KEY WEST, FL. State inspectors walked into Bagatelle Restaurant on Duval Street on June 9 and found food sourced from unapproved or unknown suppliers being served at one of Key West's most-visited tourist restaurants, a violation that means the ingredients on those plates bypassed every federal safety inspection designed to catch Listeria, Salmonella, and E. coli before they reach a customer.
The inspection produced 13 high-severity violations and 3 intermediate violations. The restaurant was not closed.
What Inspectors Found
The unapproved food source violation is the kind that makes outbreak investigators' jobs impossible after the fact. When a supplier is unknown or unapproved, there is no paper trail to follow if customers get sick, no way to identify a contaminated lot, and no recall mechanism that would reach the restaurant.
The shellfish violation compounds that problem. Inspectors cited inadequate shell stock identification and records, meaning oysters, clams, or mussels served at Bagatelle could not be traced to a certified harvester. Shellfish are consumed raw or lightly cooked and are a well-documented vector for Vibrio and Hepatitis A. Without harvest tags and dealer records, a sick diner has no way to identify the source.
Parasite destruction procedures were also not followed. Proper freezing protocols exist specifically to kill Anisakis worms in fish and Trichinella in pork before those items are served raw or undercooked. Skipping those steps does not guarantee a customer gets sick, but it removes the one reliable barrier between a parasite and a plate.
Two separate chemical violations were cited: toxic chemicals improperly stored or labeled, and toxic substances improperly identified, stored, or used. Chemicals stored near food preparation areas can contaminate food directly through spillage or vapor. Mislabeled containers create a second hazard when staff mistake a cleaning agent for a food-safe product.
Inspectors also cited no consumer advisory for raw or undercooked menu items. That advisory is the legal mechanism by which a restaurant warns pregnant women, elderly diners, and immunocompromised customers that certain dishes carry elevated risk. Without it, those customers have no way to make an informed choice.
The Management Picture
The person-in-charge violation is worth reading as a frame for the rest of the inspection. State rules require a certified manager to be present and actively overseeing food safety during operating hours. Inspectors found that was not happening.
No employee health policy was in place, and employees were not reporting illness symptoms. Those two violations together describe a kitchen where a worker with Norovirus, Hepatitis A, or Salmonella could show up and handle food with no formal mechanism to stop them. Norovirus alone accounts for roughly 20 million illnesses in the United States each year, and food workers are a primary transmission route.

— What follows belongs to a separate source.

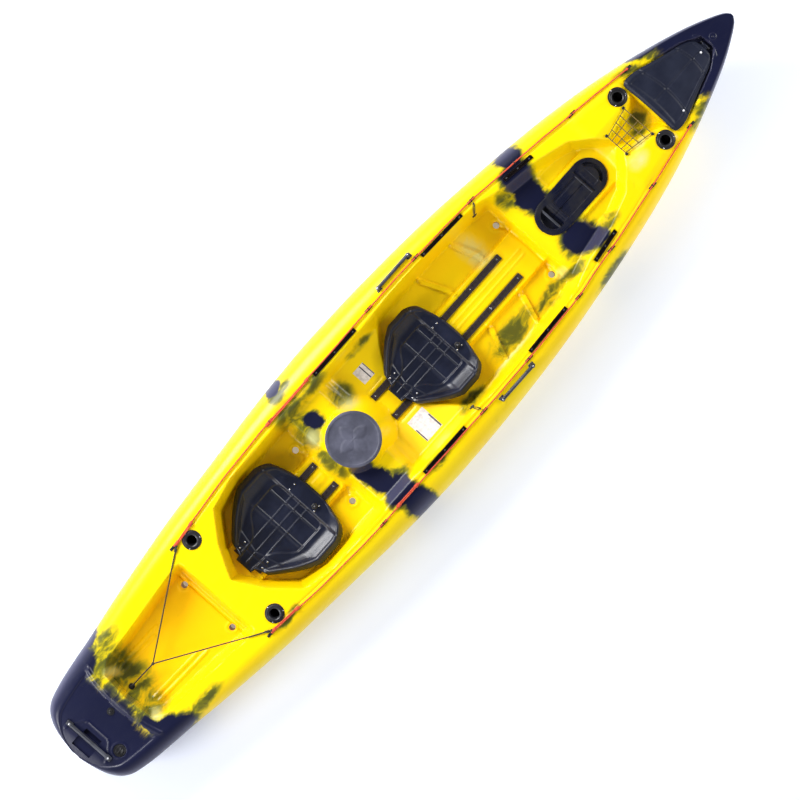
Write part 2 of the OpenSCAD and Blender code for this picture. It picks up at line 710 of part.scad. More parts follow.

Inspectors also cited inadequate handwashing facilities and improper hand and arm washing technique, food contact surfaces not properly cleaned or sanitized, and time as a public health control not properly used. The intermediate violations included improper sewage or waste water disposal, multi-use utensils not properly cleaned, and inadequate ventilation and lighting.
What These Violations Mean
The combination of unapproved food sourcing and missing shellfish records creates a traceability gap that regulators rely on to contain outbreaks. If a cluster of illness is reported after a meal at Bagatelle, investigators would need to reconstruct the supply chain from scratch.
The employee illness violations are an acute concern in a tourist-heavy environment. Key West draws visitors from across the country and internationally. A Norovirus transmission event at a Duval Street restaurant does not stay local, it travels home with every affected diner.
Improperly stored toxic chemicals near food preparation areas represent a different category of risk, one that is immediate rather than probabilistic. A mislabeled container or a spill onto a food surface can cause poisoning in a single service, not over an incubation period.
The sewage disposal violation adds a fecal contamination pathway to a kitchen already cited for inadequate handwashing infrastructure and improper technique. Those violations do not operate independently; they reinforce each other.
The Longer Record
Bagatelle Restaurant: Recent Inspection History
State records show 29 inspections on file for Bagatelle, with 344 total violations documented across that history. The restaurant has never been emergency-closed.
The June 9 inspection is the worst on record by a significant margin. Every prior inspection in the last three years produced high-severity violations, but none reached 13. The pattern is not one of a restaurant that occasionally slips; it is one where high-severity violations have appeared at every annual inspection since at least 2023.
In June 2023, inspectors visited three days in a row, on the 14th, 15th, and 16th. The 14th produced 7 high-severity violations and 2 intermediate ones. The 15th produced 2 high-severity violations. By the 16th, the count was zero. That sequence suggests the restaurant can correct violations quickly when required. The 2026 inspection found 13 high-severity violations and the restaurant kept its doors open.